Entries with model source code
╔══
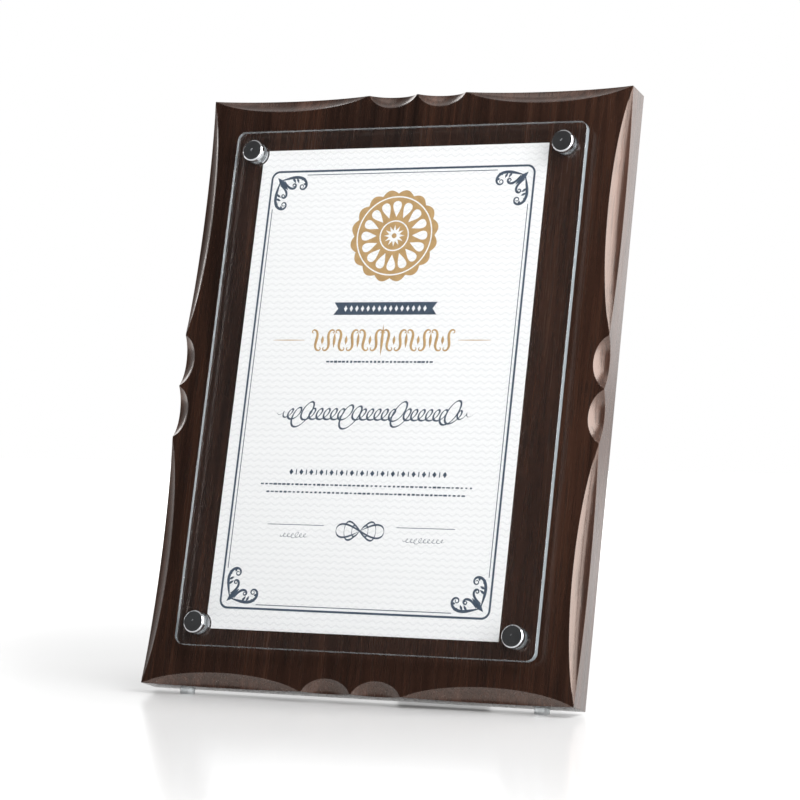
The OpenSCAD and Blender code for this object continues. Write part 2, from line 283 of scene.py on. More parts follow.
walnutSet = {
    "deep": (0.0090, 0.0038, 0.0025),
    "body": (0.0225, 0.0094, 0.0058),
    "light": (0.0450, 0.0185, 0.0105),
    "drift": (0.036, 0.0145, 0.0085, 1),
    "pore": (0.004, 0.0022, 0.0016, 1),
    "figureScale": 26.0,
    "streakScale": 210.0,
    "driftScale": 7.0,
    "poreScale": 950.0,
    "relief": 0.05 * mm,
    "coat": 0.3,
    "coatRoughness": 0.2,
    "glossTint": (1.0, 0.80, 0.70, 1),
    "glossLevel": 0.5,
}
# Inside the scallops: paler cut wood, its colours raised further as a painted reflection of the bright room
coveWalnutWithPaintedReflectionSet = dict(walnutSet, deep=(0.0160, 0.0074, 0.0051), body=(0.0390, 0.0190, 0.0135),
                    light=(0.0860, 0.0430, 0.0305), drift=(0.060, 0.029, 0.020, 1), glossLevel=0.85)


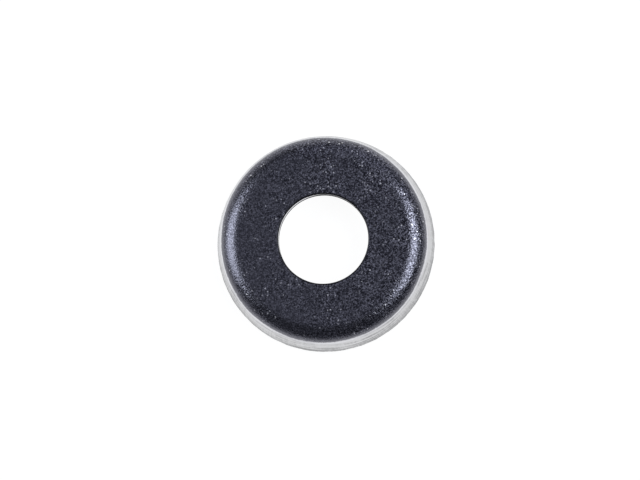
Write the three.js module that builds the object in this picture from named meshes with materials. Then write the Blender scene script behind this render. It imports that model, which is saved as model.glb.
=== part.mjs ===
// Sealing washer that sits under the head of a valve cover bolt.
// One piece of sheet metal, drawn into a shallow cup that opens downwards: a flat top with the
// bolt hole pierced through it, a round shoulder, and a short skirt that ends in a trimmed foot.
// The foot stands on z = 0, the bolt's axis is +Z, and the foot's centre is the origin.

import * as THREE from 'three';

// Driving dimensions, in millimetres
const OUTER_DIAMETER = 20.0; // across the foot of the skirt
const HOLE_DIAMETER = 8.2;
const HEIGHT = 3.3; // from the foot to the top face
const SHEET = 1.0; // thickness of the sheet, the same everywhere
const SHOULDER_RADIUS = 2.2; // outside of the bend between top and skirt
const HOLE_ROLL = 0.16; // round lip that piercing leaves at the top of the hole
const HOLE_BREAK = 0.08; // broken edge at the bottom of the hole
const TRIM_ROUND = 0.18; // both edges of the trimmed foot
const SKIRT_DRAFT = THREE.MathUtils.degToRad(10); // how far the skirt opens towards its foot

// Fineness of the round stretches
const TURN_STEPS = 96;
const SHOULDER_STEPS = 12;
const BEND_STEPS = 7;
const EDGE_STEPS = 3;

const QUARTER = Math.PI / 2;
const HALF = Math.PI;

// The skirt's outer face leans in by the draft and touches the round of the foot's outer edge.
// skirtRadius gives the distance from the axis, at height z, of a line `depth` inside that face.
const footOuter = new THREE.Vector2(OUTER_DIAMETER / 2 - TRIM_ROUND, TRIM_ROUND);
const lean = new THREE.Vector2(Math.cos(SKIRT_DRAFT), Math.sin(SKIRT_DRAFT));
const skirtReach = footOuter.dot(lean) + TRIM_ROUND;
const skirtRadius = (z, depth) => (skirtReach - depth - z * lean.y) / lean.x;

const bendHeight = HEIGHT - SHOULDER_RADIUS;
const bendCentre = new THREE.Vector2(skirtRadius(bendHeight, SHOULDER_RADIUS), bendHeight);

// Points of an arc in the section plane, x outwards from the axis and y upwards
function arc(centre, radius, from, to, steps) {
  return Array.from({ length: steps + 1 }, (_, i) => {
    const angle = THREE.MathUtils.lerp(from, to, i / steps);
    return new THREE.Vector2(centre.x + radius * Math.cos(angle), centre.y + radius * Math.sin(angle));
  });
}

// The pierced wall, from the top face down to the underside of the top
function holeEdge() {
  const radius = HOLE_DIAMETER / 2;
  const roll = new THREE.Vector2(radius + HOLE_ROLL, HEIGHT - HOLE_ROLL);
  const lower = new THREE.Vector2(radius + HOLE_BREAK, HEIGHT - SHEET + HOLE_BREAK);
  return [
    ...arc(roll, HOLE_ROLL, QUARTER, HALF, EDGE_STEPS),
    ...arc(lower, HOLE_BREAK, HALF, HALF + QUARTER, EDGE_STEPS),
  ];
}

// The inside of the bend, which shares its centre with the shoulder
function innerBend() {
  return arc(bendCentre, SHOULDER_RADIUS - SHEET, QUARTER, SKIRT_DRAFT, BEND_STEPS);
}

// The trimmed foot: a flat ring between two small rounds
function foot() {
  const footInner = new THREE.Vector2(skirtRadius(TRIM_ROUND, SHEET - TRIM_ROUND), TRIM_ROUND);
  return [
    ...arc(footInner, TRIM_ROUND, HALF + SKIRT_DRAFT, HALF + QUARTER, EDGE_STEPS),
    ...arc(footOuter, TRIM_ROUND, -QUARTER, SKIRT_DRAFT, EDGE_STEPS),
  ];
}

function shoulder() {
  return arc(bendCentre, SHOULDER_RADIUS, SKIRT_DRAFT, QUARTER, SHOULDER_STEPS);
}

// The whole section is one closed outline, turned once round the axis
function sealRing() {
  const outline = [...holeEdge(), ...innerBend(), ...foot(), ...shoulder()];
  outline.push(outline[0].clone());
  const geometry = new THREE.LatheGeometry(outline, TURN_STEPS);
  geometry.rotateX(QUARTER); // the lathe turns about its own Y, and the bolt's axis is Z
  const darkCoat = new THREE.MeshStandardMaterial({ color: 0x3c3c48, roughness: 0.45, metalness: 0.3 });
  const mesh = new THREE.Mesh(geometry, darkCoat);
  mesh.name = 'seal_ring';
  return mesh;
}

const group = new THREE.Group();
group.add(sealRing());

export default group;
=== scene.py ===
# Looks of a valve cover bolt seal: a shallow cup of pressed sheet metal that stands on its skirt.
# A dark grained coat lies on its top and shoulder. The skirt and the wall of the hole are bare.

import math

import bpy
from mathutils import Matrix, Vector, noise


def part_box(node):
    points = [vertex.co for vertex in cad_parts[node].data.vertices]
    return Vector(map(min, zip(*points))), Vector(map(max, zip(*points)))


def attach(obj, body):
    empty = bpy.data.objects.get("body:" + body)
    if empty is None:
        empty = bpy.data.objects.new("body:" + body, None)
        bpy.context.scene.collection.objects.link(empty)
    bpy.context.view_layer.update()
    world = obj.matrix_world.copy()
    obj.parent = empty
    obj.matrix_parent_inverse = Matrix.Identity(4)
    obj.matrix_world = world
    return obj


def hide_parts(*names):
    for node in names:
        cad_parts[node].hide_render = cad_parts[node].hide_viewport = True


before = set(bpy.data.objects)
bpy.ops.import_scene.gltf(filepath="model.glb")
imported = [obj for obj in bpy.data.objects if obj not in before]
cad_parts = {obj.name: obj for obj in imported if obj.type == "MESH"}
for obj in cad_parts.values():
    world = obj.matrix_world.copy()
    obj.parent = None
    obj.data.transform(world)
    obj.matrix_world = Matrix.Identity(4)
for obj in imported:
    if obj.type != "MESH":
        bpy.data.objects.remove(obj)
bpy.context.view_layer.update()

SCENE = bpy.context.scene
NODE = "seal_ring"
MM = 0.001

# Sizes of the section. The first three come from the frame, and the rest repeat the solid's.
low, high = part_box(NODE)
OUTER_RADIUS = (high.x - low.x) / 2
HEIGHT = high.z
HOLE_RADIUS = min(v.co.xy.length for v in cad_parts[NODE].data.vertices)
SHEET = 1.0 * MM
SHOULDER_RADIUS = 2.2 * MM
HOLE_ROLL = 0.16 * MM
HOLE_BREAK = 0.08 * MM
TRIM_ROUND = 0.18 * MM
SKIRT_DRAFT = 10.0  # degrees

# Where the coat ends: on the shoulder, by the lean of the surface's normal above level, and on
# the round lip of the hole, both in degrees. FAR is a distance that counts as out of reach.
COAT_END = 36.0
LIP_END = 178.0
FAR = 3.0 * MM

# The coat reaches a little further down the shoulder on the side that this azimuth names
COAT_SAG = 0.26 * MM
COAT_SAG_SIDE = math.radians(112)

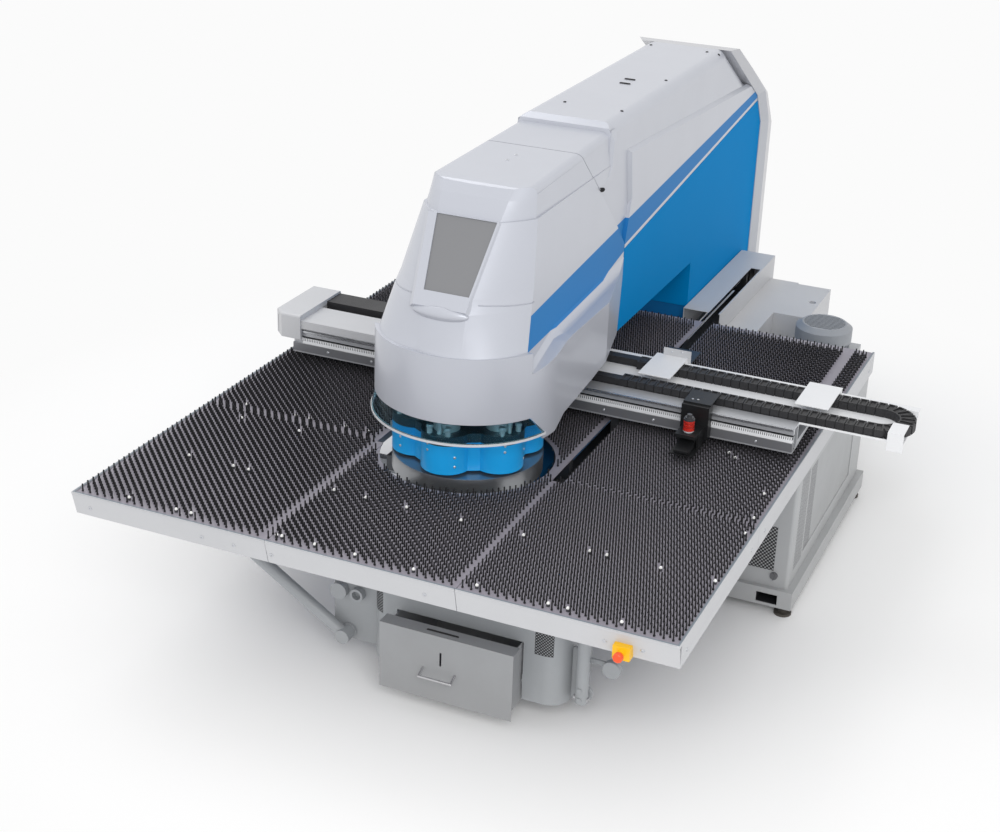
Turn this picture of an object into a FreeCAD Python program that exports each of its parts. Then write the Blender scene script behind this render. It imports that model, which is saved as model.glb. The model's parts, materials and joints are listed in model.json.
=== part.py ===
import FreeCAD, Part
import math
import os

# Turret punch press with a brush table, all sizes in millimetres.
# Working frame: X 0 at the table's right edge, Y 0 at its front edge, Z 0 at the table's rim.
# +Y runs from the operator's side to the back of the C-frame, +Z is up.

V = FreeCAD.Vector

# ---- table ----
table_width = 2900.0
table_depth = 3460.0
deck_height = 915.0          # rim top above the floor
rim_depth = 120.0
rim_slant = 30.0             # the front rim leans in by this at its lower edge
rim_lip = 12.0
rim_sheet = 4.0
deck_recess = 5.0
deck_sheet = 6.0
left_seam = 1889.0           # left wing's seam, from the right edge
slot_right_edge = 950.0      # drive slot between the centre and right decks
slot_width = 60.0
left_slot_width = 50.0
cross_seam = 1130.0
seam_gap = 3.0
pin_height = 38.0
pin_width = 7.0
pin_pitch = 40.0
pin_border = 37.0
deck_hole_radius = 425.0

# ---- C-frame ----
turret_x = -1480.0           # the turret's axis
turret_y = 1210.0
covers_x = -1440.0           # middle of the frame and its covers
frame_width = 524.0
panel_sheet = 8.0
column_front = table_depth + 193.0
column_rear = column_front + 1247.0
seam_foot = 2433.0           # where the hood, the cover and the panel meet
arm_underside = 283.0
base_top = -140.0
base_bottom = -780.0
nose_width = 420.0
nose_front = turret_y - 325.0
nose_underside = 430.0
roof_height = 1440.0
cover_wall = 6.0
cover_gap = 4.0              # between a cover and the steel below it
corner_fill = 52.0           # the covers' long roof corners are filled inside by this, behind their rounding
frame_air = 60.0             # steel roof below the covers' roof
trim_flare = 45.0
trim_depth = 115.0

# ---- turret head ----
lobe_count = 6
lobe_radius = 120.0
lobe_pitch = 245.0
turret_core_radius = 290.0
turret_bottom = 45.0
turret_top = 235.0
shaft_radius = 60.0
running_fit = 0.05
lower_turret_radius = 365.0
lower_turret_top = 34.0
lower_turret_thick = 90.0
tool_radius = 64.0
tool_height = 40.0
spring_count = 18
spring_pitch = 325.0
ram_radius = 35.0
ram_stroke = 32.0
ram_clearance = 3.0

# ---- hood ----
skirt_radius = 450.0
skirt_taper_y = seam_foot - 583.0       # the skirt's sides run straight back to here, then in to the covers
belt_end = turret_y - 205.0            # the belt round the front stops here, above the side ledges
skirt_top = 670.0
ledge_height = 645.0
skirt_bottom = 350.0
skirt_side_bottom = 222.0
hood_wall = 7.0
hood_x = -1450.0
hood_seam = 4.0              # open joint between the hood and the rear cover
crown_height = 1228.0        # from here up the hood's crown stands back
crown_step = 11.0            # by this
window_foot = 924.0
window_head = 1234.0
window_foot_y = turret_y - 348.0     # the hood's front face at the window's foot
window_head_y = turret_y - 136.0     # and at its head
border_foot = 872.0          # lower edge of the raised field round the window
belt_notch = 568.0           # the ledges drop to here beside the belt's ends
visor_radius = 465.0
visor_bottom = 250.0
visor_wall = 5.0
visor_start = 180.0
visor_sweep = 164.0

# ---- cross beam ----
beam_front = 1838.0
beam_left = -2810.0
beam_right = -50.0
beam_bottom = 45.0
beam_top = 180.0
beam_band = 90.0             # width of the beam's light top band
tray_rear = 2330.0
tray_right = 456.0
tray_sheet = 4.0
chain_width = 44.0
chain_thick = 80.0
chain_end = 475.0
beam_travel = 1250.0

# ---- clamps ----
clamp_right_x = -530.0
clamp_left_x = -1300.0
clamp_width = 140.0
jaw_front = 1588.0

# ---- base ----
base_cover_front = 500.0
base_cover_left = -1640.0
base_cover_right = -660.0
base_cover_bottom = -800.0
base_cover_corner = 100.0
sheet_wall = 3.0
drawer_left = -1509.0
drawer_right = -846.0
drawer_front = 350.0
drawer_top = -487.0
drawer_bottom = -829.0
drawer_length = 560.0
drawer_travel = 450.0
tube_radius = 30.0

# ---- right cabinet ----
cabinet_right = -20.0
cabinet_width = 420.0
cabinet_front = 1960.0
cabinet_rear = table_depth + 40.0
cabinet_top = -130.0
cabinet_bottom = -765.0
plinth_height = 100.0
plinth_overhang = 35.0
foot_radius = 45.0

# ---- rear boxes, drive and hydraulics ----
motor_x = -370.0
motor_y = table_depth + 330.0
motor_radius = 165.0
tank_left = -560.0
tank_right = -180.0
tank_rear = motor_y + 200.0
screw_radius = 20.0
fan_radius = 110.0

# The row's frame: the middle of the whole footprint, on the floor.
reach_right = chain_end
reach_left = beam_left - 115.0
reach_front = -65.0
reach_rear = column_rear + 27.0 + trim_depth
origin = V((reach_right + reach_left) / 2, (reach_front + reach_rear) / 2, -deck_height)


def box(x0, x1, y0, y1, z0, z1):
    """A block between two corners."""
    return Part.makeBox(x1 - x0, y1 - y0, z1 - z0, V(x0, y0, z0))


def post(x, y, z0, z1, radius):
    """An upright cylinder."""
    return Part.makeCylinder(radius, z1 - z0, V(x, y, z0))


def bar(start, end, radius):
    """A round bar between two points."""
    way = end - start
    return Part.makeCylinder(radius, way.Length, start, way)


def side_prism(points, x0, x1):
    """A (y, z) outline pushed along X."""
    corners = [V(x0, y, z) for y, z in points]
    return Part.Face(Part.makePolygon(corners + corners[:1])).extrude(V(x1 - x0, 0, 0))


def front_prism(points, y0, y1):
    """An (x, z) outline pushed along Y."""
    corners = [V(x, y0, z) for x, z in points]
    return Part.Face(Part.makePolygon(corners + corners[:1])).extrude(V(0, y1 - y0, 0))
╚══
__What is needed__
Retype the records above, but only those lines that fall between the line containing "round the axis" and the line containing "before = set(bpy.data.objects)", with both of those lines included, exactly as written.

__The result__
// The whole section is one closed outline, turned once round the axis
function sealRing() {
  const outline = [...holeEdge(), ...innerBend(), ...foot(), ...shoulder()];
  outline.push(outline[0].clone());
  const geometry = new THREE.LatheGeometry(outline, TURN_STEPS);
  geometry.rotateX(QUARTER); // the lathe turns about its own Y, and the bolt's axis is Z
  const darkCoat = new THREE.MeshStandardMaterial({ color: 0x3c3c48, roughness: 0.45, metalness: 0.3 });
  const mesh = new THREE.Mesh(geometry, darkCoat);
  mesh.name = 'seal_ring';
  return mesh;
}

const group = new THREE.Group();
group.add(sealRing());

export default group;
=== scene.py ===
# Looks of a valve cover bolt seal: a shallow cup of pressed sheet metal that stands on its skirt.
# A dark grained coat lies on its top and shoulder. The skirt and the wall of the hole are bare.

import math

import bpy
from mathutils import Matrix, Vector, noise


def part_box(node):
    points = [vertex.co for vertex in cad_parts[node].data.vertices]
    return Vector(map(min, zip(*points))), Vector(map(max, zip(*points)))


def attach(obj, body):
    empty = bpy.data.objects.get("body:" + body)
    if empty is None:
        empty = bpy.data.objects.new("body:" + body, None)
        bpy.context.scene.collection.objects.link(empty)
    bpy.context.view_layer.update()
    world = obj.matrix_world.copy()
    obj.parent = empty
    obj.matrix_parent_inverse = Matrix.Identity(4)
    obj.matrix_world = world
    return obj


def hide_parts(*names):
    for node in names:
        cad_parts[node].hide_render = cad_parts[node].hide_viewport = True


before = set(bpy.data.objects)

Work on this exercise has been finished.